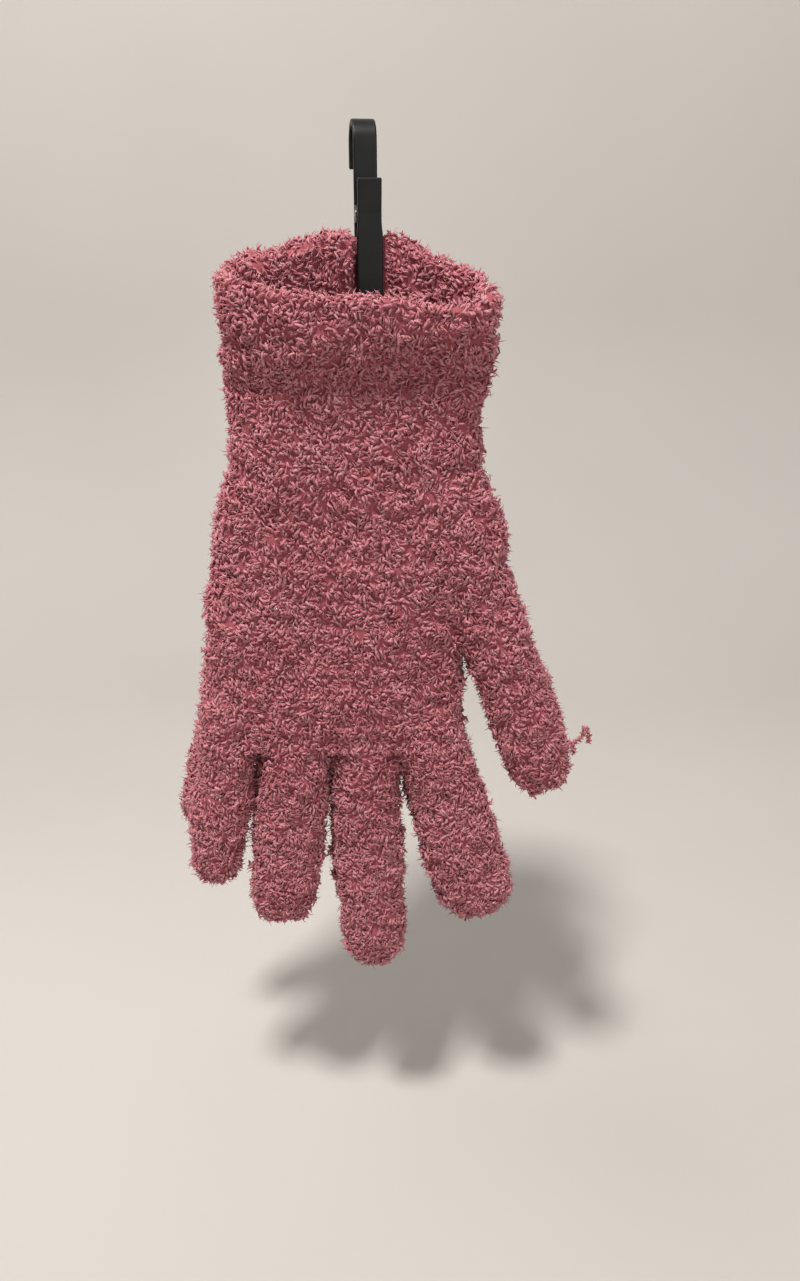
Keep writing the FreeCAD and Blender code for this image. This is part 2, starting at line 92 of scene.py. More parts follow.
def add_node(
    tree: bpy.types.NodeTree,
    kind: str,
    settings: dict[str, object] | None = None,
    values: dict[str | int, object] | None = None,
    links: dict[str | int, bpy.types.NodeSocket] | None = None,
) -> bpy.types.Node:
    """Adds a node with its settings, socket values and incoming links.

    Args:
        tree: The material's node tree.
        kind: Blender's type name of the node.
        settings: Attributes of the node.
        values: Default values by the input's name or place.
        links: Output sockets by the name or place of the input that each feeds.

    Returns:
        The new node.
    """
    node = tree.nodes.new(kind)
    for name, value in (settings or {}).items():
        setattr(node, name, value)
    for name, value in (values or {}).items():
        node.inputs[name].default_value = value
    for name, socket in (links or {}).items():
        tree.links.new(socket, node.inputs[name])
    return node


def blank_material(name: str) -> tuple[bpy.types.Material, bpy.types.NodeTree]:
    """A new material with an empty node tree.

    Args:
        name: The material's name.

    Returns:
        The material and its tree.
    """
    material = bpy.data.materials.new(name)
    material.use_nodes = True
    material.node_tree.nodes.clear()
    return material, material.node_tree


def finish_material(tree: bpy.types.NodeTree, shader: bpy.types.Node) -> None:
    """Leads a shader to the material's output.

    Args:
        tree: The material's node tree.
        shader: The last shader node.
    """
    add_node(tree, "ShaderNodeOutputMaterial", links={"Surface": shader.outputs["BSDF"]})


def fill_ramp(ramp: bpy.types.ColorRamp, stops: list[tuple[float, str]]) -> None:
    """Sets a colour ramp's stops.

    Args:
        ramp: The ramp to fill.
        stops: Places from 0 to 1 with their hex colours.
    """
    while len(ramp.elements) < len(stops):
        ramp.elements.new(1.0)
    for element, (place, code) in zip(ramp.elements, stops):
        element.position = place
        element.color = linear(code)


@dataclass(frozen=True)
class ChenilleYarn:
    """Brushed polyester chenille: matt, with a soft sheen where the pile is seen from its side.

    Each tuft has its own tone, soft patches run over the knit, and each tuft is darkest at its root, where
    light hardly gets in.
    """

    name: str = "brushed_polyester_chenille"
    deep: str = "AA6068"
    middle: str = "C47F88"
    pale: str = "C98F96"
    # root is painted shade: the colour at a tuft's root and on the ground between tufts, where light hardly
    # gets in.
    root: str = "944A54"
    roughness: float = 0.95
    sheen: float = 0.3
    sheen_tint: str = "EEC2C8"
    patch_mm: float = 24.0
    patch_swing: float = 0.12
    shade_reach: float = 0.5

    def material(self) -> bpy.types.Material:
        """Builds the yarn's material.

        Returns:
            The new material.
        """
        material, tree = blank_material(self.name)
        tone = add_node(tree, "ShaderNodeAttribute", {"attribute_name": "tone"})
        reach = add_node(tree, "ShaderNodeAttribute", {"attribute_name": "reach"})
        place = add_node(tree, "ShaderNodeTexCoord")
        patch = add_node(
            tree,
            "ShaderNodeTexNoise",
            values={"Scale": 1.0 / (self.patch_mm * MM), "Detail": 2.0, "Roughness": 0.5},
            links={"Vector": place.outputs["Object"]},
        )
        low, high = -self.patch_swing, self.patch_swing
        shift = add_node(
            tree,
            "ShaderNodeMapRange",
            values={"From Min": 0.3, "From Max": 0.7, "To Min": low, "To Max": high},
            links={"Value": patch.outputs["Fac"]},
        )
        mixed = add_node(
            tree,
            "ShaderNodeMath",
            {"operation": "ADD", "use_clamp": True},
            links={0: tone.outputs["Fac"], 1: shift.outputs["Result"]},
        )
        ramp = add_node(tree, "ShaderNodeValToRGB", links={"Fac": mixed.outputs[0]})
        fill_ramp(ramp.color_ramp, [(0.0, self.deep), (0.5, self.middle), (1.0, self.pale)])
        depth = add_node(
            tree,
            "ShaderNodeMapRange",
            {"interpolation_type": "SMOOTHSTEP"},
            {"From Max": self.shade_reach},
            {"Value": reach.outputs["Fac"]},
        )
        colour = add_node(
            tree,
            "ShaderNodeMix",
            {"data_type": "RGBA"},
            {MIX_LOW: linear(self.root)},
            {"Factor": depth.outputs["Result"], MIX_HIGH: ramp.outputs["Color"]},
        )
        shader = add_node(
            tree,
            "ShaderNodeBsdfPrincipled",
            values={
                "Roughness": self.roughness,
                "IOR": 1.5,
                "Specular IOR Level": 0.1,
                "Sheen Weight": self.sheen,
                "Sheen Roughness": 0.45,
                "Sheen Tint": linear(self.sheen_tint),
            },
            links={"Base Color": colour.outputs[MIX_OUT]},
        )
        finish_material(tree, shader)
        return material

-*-

- [Problem description]:
Print, please, the lines above from the very first through the one that holds "return node", both included, word for word and with nothing else.

- [Reply to the task]:
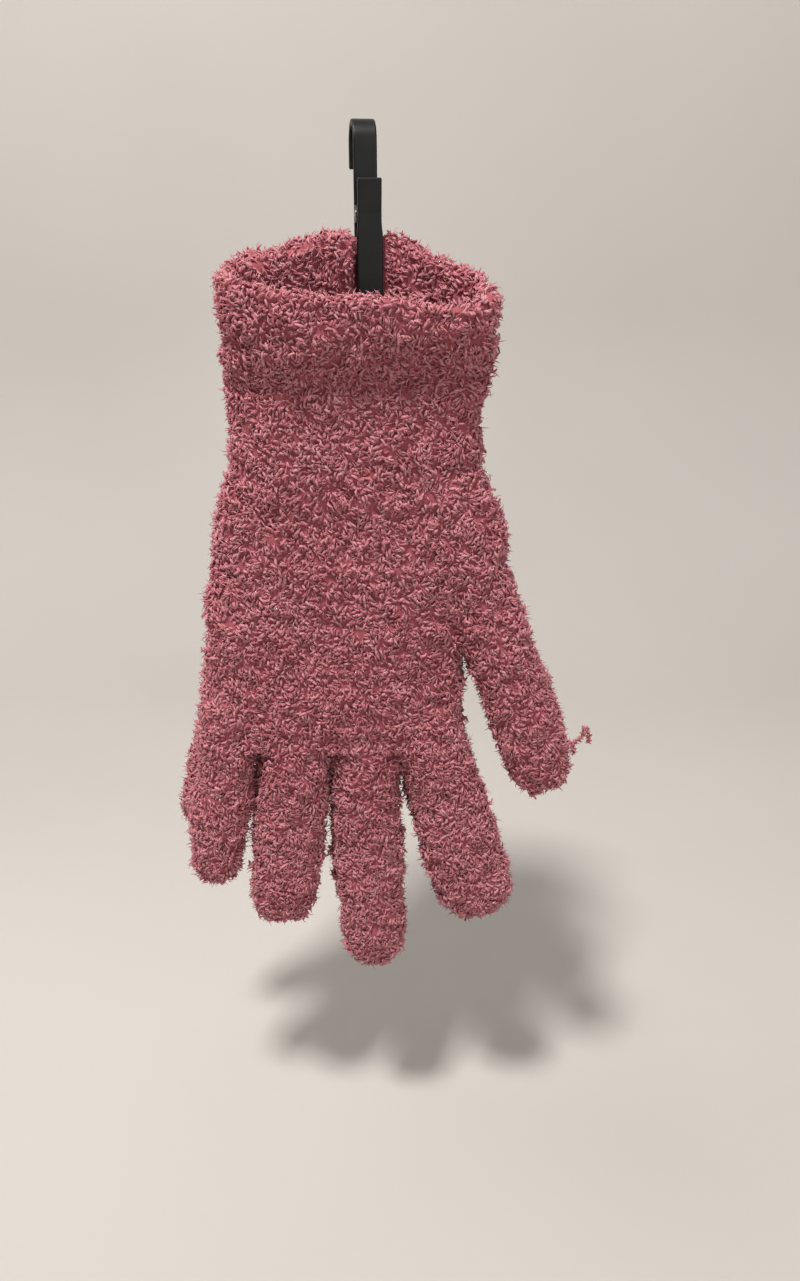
Keep writing the FreeCAD and Blender code for this image. This is part 2, starting at line 92 of scene.py. More parts follow.
def add_node(
    tree: bpy.types.NodeTree,
    kind: str,
    settings: dict[str, object] | None = None,
    values: dict[str | int, object] | None = None,
    links: dict[str | int, bpy.types.NodeSocket] | None = None,
) -> bpy.types.Node:
    """Adds a node with its settings, socket values and incoming links.

    Args:
        tree: The material's node tree.
        kind: Blender's type name of the node.
        settings: Attributes of the node.
        values: Default values by the input's name or place.
        links: Output sockets by the name or place of the input that each feeds.

    Returns:
        The new node.
    """
    node = tree.nodes.new(kind)
    for name, value in (settings or {}).items():
        setattr(node, name, value)
    for name, value in (values or {}).items():
        node.inputs[name].default_value = value
    for name, socket in (links or {}).items():
        tree.links.new(socket, node.inputs[name])
    return node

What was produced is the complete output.